Got a few minutes here.
When Mike and I were benchmarking the Deer Creek tapers in their development, we used a lot of line systems to define a grain window of efficient delivery for each rod.
The 12656 and the 15089 Deer Creek rods are actually very similar to our Highlanders in taper; slightly less in speed of recovery, progressive overall.
The 13078,13689, and the 140910 Deer Creek rods lend more towards the MKS tapers <> But again ... Slightly less in net speed of recovery, progressive overall.
The 12656 Deer Creek is a bit of a sleeper as she does have a rather large grain window for a rod of this length, so all line families will work well on her ...
... Depends on how far you as a caster want to creak the cork with grainage of these various line families.
I have fished this rod quite a bit now, and have come to favor a couple of line systems <> But keep in mind this is just me ...};^)...!!!
The CND GP 5/6 (432 grains) is a woderful line on this rod for grease lining.
I prefer to cast off the tip and stop high and crisp to tigthen up the loop to acheive my desired distances with this line ... 80 to 90 feet is really no worries if needed, yet can be fished 50 to 70 feet just as well.
A great line on this rod for this fishing application.
One can also consider looping on the 14' Salmon/Steelhead Airflo poly leaders (45 grains +-) onto the fore end loop of the 6/7 CND (432 grains minus the floating tip) to create a fine IT system for grease lining with this shorter rod.
If short belly shooting heads with tips (Skagits) are desired, or needed <> I personally prefer the Airflo 6/7 Skagit head (440 grains)
The front taper of this head lays out really sweet, a tad longer then the Rios
, and lends towards a lot of diversity of tips.
I'll often put a 15' WC 95 grain tips of any desired sink rate looped direct to this head ...
... Or loop on the floating tip (to extend the front taper) and add Poly Leaders of the correct length and sink rate to meet conditions.
Turns this line then into a super IT greaseliner for tight quarters when frontal anchors are needed.
You also have the option of using various running lines looped to the aft end of this head.
Of course Scandi style running lines are perfect with this line for quarter down swing, or for two handed overhead if desired.

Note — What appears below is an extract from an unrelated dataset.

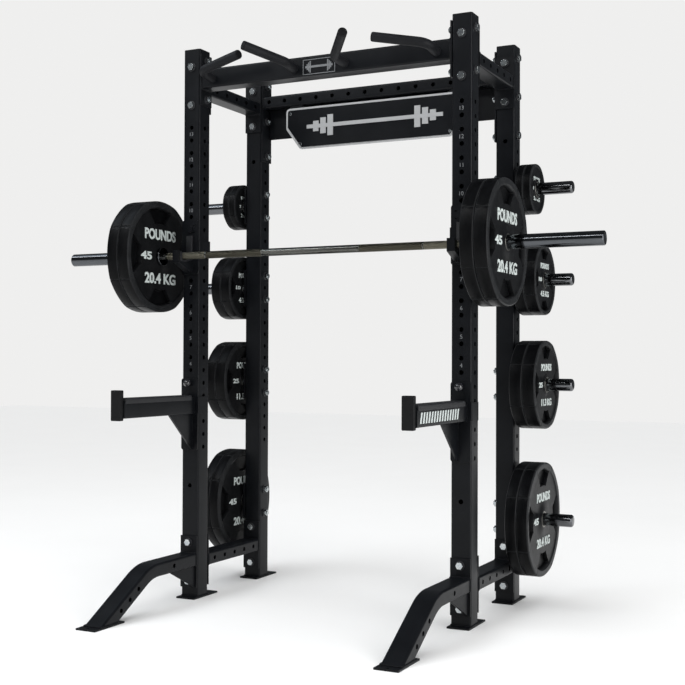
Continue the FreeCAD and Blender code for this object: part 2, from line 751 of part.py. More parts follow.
def safety_arm(side):
    """Welded arm: saddle bracket, box tube, gusset below and a fixed peg in a lower hole."""
    x = side * SIDE_X
    face = FRONT_Y - HALF - SADDLE_GAP - 5
    front = FRONT_Y - ARM_END
    bracket = saddle(x, ARM_LOW + 2, ARM_TOP - 6, 60.0, ARM_BACK_LOW, ARM_BACK_TOP, 5.0)
    tube_top = ARM_TOP - LINER_T
    height = tube_top - ARM_LOW
    tube = lay_along(square_tube(ARM_W, height, face - front, 4.0, 5.0), "y")
    tube.translate(V(x, front, ARM_LOW + height / 2))
    web_x = x - side * 12.5
    gusset = profile_yz([(face, ARM_LOW), (face - 160, ARM_LOW), (face - 5, ARM_BACK_LOW + 3),
                         (face, ARM_BACK_LOW + 3)], web_x - 4, 8)
    peg = rod((x, face, TOP_HOLE_Z - PITCH * 23), (0, 1, 0), HOLE_R - 0.75, 40)
    arm = fuse_all([bracket, tube, gusset, peg])
    return arm.cut(rod((x, face - 10, ARM_PIN_Z), (0, 1, 0), PIN_R + 0.05, 30))


def arm_liner(side):
    """Plastic cap strip that folds over the top of the arm, where a dropped bar lands."""
    x = side * SIDE_X
    face = FRONT_Y - HALF - SADDLE_GAP - 5
    y0 = FRONT_Y - ARM_END + 4
    y1 = face - 26
    half = ARM_W / 2 + LINER_SIDE
    cap = span(x - half, x + half, y0, y1, ARM_TOP - LINER_SKIRT, ARM_TOP)
    edges = [e for e in cap.Edges if abs(e.tangentAt(e.FirstParameter).y) > 0.9 and e.CenterOfMass.z > ARM_TOP - 1]
    cap = cap.makeFillet(5.0, edges)
    low = ARM_TOP - LINER_T
    groove = span(x - ARM_W / 2, x + ARM_W / 2, y0 - 1, y1 + 1, low - 30, low)
    return cap.cut(groove)


def arm_stop(side):
    """Tall block on the end of the arm, which keeps a bar from rolling off."""
    x = side * SIDE_X
    front = FRONT_Y - ARM_END
    block = span(x - 21, x + 21, front - ARM_CAP_T, front, 721, 832)
    return block.makeFillet(4.0, [e for e in block.Edges if abs(e.tangentAt(e.FirstParameter).y) > 0.9])


def arm_pin(side):
    """Spring-loaded pull pin: a plunger through the bracket and a round knob in front."""
    x = side * SIDE_X
    face = FRONT_Y - HALF - SADDLE_GAP - 5
    plunger = rod((x, face - 8, ARM_PIN_Z), (0, 1, 0), PIN_R, 34)
    knob = Part.makeSphere(KNOB_R, V(x, face - 17, ARM_PIN_Z))
    knob = knob.common(span(x - 20, x + 20, face - 60, face - 4, ARM_PIN_Z - 20, ARM_PIN_Z + 20))
    return fuse_all([plunger, knob])


# --- build ----------------------------------------------------------------------------------------

def build_nodes():
    nodes = {}
    for side_name, side in SIDES:
        x = side * SIDE_X
        nodes["front_" + side_name + "_upright"] = upright(x, FRONT_Y, False)
        nodes["rear_" + side_name + "_upright"] = upright(x, REAR_Y, True)
        nodes[side_name + "_top_member"] = side_member(side, SIDE_TOP_Z)
        nodes[side_name + "_bottom_member"] = side_member(side, SIDE_LOW_Z)
        nodes[side_name + "_leg"] = leg(side)
        nodes[side_name + "_horns"] = horns(side)
        nodes[side_name + "_bar_catch"] = bar_catch(side)
        nodes[side_name + "_catch_liner"] = catch_liner(side)
        nodes[side_name + "_safety_arm"] = safety_arm(side)
        nodes[side_name + "_arm_liner"] = arm_liner(side)
        nodes[side_name + "_arm_stop"] = arm_stop(side)
        nodes[side_name + "_arm_pin"] = arm_pin(side)
        nodes[side_name + "_sleeve"] = sleeve(side)
        bar_x = SHOULDER_X + COLLAR_T + 0.7
        nodes[side_name + "_bar_plates"] = plate_pair(side, bar_x, BAR_Y, BAR_Z, BAR_PLATE_R, BAR_PLATE_T)
        for label, z, radius, thickness in zip(STACK_NAMES, HORN_Z, STACK_R, STACK_T):
            stack = plate_pair(side, STACK_X, REAR_Y, z, radius, thickness)
            nodes[side_name + "_" + label + "_plates"] = stack
    nodes["bar_shaft"] = bar_shaft()
    nodes["base_plates"] = base_plates()
    nodes["upright_caps"] = upright_caps()
    nodes["pull_up_beam"] = pull_up_beam()
    nodes["pull_up_beam_flanges"] = pull_up_beam_flanges()
    nodes["outer_grips"] = grips("outer")
    nodes["inner_grips"] = grips("inner")
    nodes["grip_end_caps"] = grip_end_caps()
    nodes["beam_badge"] = beam_badge()
    nodes["rear_beam"] = rear_beam()
    nodes["rear_panel"] = rear_panel()
    nodes["rear_flanges"] = rear_flanges()
    nodes["sign_border"] = sign_border()
    nodes["sign_plate"] = sign_plate()
    nodes["sign_screws"] = sign_screws()
    nodes["sign_straps"] = sign_straps()
    nodes["side_flanges"] = side_flanges()
    nodes["leg_flanges"] = leg_flanges()
    nodes["leg_floor_plates"] = leg_floor_plates()
    nodes["frame_bolts"] = frame_bolts()
    nodes["frame_washers"] = frame_washers()
    nodes["frame_nuts"] = frame_nuts()
    nodes["horn_brackets"] = horn_brackets()
    return nodes


os.makedirs("parts", exist_ok=True)
for name, shape in sorted(build_nodes().items()):
    shape.exportStep(os.path.join("parts", name + ".step"))
    print(name, len(shape.Solids), "solids", round(shape.Volume / 1000), "cm3", shape.isValid())
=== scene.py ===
import json
import math

import bmesh
import bpy
import numpy as np
from mathutils import Matrix, Vector


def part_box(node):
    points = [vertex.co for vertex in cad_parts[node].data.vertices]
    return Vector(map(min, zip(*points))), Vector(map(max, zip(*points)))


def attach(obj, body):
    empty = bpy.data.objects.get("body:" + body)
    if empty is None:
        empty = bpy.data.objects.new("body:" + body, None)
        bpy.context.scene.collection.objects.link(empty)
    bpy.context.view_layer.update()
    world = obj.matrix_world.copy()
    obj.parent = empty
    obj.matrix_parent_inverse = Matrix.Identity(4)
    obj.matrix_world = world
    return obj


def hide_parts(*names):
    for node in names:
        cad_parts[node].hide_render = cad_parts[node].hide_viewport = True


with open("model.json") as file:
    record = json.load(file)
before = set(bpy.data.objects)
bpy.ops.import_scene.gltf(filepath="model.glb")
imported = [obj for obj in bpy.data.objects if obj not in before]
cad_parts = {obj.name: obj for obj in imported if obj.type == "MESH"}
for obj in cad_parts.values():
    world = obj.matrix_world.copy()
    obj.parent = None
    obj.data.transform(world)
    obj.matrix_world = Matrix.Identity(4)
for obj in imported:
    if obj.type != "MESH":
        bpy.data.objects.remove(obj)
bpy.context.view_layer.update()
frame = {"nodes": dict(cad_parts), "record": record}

# --- Powder coat on the frame ---------------------------------------------------------------------
# Every welded steel part is sprayed with dry black powder and baked. The coat is satin, with a very
# fine orange peel and slightly uneven gloss, and the flat plates took it a touch rougher.


class Tone:
    """One socket of a material's tree. Arithmetic on it adds Math nodes, and node() adds any other."""

    def __init__(self, tree, socket=None):
        self.tree = tree
        self.socket = socket

    def node(self, kind, settings=None, values=None, out=0):
        made = self.tree.nodes.new(kind)
        for key, value in (settings or {}).items():
            setattr(made, key, value)
        for key, value in (values or {}).items():
            if isinstance(value, Tone):
                self.tree.links.new(value.socket, made.inputs[key])
            else:
                made.inputs[key].default_value = value
        return Tone(self.tree, made.outputs[out])

    def maths(self, operation, *terms):
        return self.node("ShaderNodeMath", {"operation": operation}, dict(enumerate(terms)))

    def __add__(self, other): return self.maths("ADD", self, other)
    def __radd__(self, other): return self.maths("ADD", other, self)
    def __sub__(self, other): return self.maths("SUBTRACT", self, other)
    def __rsub__(self, other): return self.maths("SUBTRACT", other, self)
    def __mul__(self, other): return self.maths("MULTIPLY", self, other)
    def __rmul__(self, other): return self.maths("MULTIPLY", other, self)
    def __truediv__(self, other): return self.maths("DIVIDE", self, other)
    def __gt__(self, other): return self.maths("GREATER_THAN", self, other)
    def __lt__(self, other): return self.maths("LESS_THAN", self, other)
    def __abs__(self): return self.maths("ABSOLUTE", self)

    def part(self, index):
        """One of the three parts of this vector."""
        return self.node("ShaderNodeSeparateXYZ", {}, {0: self}, index)

    def noise(self, scale, detail=2.0, rough=0.5, stretch=(1, 1, 1)):
        """Value noise on this coordinate, scale features to the metre."""
        spread = self.node("ShaderNodeMapping", {}, {0: self, 3: stretch})
        return self.node("ShaderNodeTexNoise", {}, {"Vector": spread, "Scale": scale, "Detail": detail,
                                                    "Roughness": rough})

    def mark(self, name):
        """Value stored on the mesh under this name."""
        return self.node("ShaderNodeAttribute", {"attribute_name": name}, {}, 2)

    def between(self, low, high):
        """This value from low to high, stretched over 0 to 1 and held there."""
        return self.node("ShaderNodeMapRange", {"clamp": True}, {"Value": self, 1: low, 2: high})

    def blend(self, first, second):
        """The first colour where this value is 0, and the second where it is 1."""
        return self.node("ShaderNodeMix", {"data_type": "RGBA"}, {"Factor": self, 6: first, 7: second}, 2)


def rgb(red, green, blue):
    return (red, green, blue, 1.0)


def new_material(name, colour, roughness, metallic=0.0, height=None, bump=0.1, depth=0.0005, **fixed):
    """Principled material whose colour, roughness and relief may vary; what is fixed goes on its sockets."""
    material = bpy.data.materials.new(name)
    material.use_nodes = True
    tree = material.node_tree
    shader = tree.nodes["Principled BSDF"]
    root = Tone(tree)
    place = root.node("ShaderNodeTexCoord", out="Object")
    for socket, value in (("Base Color", colour), ("Roughness", roughness), ("Metallic", metallic)):
        value = value(place) if callable(value) else value
        if isinstance(value, Tone):
            tree.links.new(value.socket, shader.inputs[socket])
        else:
            shader.inputs[socket].default_value = value
    if height is not None:
        relief = root.node("ShaderNodeBump", {}, {"Strength": bump, "Distance": depth, "Height": height(place)})
        tree.links.new(relief.socket, shader.inputs["Normal"])
    for socket, value in fixed.items():
        shader.inputs[socket.replace("_", " ")].default_value = value
    return material


def powder(name, dark, light, gloss, peel=0.10, grain=1400.0):
    """Black powder coat: cloudy colour, patchy gloss and an orange-peel relief."""
    return new_material(
        name,
        lambda at: at.noise(9.0, 3.0).between(0.3, 0.7).blend(dark, light),
        lambda at: at.noise(14.0, 4.0, 0.6) * 0.10 + at.noise(420.0, 1.0) * 0.06 + (gloss - 0.08),
        height=lambda at: at.noise(grain, 2.0, 0.6), bump=peel, depth=0.0004, Specular_IOR_Level=0.16)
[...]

... But another approach to consider is to loop on a level 8 wt floating fly line as the running line.
The inherent mass of this line will allow easy quarter up, or in route stack mending the drift for high stick or Indy nymphing ... Allowing stack mends 15' plus beyond the net length of the head and the 15' WC floating tip.
This opens up a lot more "drift" in the seam or through the bucket that the bite can be felt (with the high stick)or detected (with the Indy) ...
... And perfect for applying "Trouting" techniques while pursuing any riverborne game fish.
A pretty cool system to consider for the shorter sticks.